### [PROVIDED DATA]
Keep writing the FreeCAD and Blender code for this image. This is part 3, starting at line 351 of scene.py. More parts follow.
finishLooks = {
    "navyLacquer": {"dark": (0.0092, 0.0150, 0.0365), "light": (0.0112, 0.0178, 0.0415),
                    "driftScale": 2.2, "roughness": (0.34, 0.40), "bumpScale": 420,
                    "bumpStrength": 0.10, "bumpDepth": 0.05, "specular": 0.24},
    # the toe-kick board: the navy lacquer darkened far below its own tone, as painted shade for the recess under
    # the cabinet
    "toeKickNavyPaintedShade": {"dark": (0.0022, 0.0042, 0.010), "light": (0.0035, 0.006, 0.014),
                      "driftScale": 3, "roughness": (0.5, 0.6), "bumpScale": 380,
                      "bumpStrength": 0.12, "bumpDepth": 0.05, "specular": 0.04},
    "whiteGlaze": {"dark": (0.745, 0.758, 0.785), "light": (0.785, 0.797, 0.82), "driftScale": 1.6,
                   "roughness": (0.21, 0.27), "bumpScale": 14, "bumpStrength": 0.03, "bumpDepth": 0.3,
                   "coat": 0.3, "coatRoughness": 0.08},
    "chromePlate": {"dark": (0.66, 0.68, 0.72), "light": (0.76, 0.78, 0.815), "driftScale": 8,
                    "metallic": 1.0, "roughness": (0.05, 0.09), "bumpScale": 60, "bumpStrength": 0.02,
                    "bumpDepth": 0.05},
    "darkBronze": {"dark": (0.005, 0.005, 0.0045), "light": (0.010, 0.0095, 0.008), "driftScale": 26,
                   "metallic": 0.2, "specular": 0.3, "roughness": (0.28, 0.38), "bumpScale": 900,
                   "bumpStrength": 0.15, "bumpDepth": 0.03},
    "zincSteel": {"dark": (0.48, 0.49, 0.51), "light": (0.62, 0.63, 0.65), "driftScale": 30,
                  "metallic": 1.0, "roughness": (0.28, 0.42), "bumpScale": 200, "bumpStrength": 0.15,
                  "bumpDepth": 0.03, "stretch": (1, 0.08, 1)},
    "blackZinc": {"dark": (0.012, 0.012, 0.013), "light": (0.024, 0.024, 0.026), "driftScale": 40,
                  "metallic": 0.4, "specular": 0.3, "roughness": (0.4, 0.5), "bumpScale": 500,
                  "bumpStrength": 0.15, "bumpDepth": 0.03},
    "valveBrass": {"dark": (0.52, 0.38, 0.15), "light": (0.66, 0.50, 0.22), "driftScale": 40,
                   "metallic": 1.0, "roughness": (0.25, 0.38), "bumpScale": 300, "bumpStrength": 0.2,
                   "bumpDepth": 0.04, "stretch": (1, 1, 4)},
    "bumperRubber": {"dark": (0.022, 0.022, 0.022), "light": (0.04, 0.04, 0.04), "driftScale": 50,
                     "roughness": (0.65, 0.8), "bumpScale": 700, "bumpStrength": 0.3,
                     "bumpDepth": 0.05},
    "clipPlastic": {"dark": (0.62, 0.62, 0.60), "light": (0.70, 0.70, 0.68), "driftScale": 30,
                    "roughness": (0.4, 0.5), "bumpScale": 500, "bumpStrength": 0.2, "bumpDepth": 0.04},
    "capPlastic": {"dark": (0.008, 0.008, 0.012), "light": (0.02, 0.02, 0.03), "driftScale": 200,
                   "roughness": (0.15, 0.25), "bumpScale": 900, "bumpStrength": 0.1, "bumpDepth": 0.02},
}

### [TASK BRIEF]
Write out all the lines again, exactly as they are.

### [EXERCISE OUTPUT]
Keep writing the FreeCAD and Blender code for this image. This is part 3, starting at line 351 of scene.py. More parts follow.
finishLooks = {
    "navyLacquer": {"dark": (0.0092, 0.0150, 0.0365), "light": (0.0112, 0.0178, 0.0415),
                    "driftScale": 2.2, "roughness": (0.34, 0.40), "bumpScale": 420,
                    "bumpStrength": 0.10, "bumpDepth": 0.05, "specular": 0.24},
    # the toe-kick board: the navy lacquer darkened far below its own tone, as painted shade for the recess under
    # the cabinet
    "toeKickNavyPaintedShade": {"dark": (0.0022, 0.0042, 0.010), "light": (0.0035, 0.006, 0.014),
                      "driftScale": 3, "roughness": (0.5, 0.6), "bumpScale": 380,
                      "bumpStrength": 0.12, "bumpDepth": 0.05, "specular": 0.04},
    "whiteGlaze": {"dark": (0.745, 0.758, 0.785), "light": (0.785, 0.797, 0.82), "driftScale": 1.6,
                   "roughness": (0.21, 0.27), "bumpScale": 14, "bumpStrength": 0.03, "bumpDepth": 0.3,
                   "coat": 0.3, "coatRoughness": 0.08},
    "chromePlate": {"dark": (0.66, 0.68, 0.72), "light": (0.76, 0.78, 0.815), "driftScale": 8,
                    "metallic": 1.0, "roughness": (0.05, 0.09), "bumpScale": 60, "bumpStrength": 0.02,
                    "bumpDepth": 0.05},
    "darkBronze": {"dark": (0.005, 0.005, 0.0045), "light": (0.010, 0.0095, 0.008), "driftScale": 26,
                   "metallic": 0.2, "specular": 0.3, "roughness": (0.28, 0.38), "bumpScale": 900,
                   "bumpStrength": 0.15, "bumpDepth": 0.03},
    "zincSteel": {"dark": (0.48, 0.49, 0.51), "light": (0.62, 0.63, 0.65), "driftScale": 30,
                  "metallic": 1.0, "roughness": (0.28, 0.42), "bumpScale": 200, "bumpStrength": 0.15,
                  "bumpDepth": 0.03, "stretch": (1, 0.08, 1)},
    "blackZinc": {"dark": (0.012, 0.012, 0.013), "light": (0.024, 0.024, 0.026), "driftScale": 40,
                  "metallic": 0.4, "specular": 0.3, "roughness": (0.4, 0.5), "bumpScale": 500,
                  "bumpStrength": 0.15, "bumpDepth": 0.03},
    "valveBrass": {"dark": (0.52, 0.38, 0.15), "light": (0.66, 0.50, 0.22), "driftScale": 40,
                   "metallic": 1.0, "roughness": (0.25, 0.38), "bumpScale": 300, "bumpStrength": 0.2,
                   "bumpDepth": 0.04, "stretch": (1, 1, 4)},
    "bumperRubber": {"dark": (0.022, 0.022, 0.022), "light": (0.04, 0.04, 0.04), "driftScale": 50,
                     "roughness": (0.65, 0.8), "bumpScale": 700, "bumpStrength": 0.3,
                     "bumpDepth": 0.05},
    "clipPlastic": {"dark": (0.62, 0.62, 0.60), "light": (0.70, 0.70, 0.68), "driftScale": 30,
                    "roughness": (0.4, 0.5), "bumpScale": 500, "bumpStrength": 0.2, "bumpDepth": 0.04},
    "capPlastic": {"dark": (0.008, 0.008, 0.012), "light": (0.02, 0.02, 0.03), "driftScale": 200,
                   "roughness": (0.15, 0.25), "bumpScale": 900, "bumpStrength": 0.1, "bumpDepth": 0.02},
}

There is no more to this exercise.